> _Challenge_: Quote every line from the top of the listing down to and including the line that contains "Metres, +Z up.".

> _Recorded data_:
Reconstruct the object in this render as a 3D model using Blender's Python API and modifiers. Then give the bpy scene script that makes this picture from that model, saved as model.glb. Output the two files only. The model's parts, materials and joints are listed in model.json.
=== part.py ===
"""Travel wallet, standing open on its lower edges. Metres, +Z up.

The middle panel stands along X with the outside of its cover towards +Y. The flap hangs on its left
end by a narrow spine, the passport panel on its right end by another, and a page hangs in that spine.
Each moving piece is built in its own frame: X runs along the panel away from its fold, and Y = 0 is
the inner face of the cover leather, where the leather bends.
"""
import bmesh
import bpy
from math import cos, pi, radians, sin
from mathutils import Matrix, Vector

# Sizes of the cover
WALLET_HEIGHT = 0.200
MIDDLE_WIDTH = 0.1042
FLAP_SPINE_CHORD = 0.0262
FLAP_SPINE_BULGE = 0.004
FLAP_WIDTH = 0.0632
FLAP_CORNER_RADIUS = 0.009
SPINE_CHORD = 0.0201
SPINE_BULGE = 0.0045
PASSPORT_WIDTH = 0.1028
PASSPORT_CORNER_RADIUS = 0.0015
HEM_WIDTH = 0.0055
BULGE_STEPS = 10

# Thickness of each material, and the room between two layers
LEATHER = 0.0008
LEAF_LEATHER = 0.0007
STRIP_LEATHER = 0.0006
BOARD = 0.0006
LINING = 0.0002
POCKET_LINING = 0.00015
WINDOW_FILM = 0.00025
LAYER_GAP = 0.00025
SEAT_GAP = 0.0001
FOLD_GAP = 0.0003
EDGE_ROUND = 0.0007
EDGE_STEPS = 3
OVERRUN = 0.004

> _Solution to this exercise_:
Reconstruct the object in this render as a 3D model using Blender's Python API and modifiers. Then give the bpy scene script that makes this picture from that model, saved as model.glb. Output the two files only. The model's parts, materials and joints are listed in model.json.
=== part.py ===
"""Travel wallet, standing open on its lower edges. Metres, +Z up.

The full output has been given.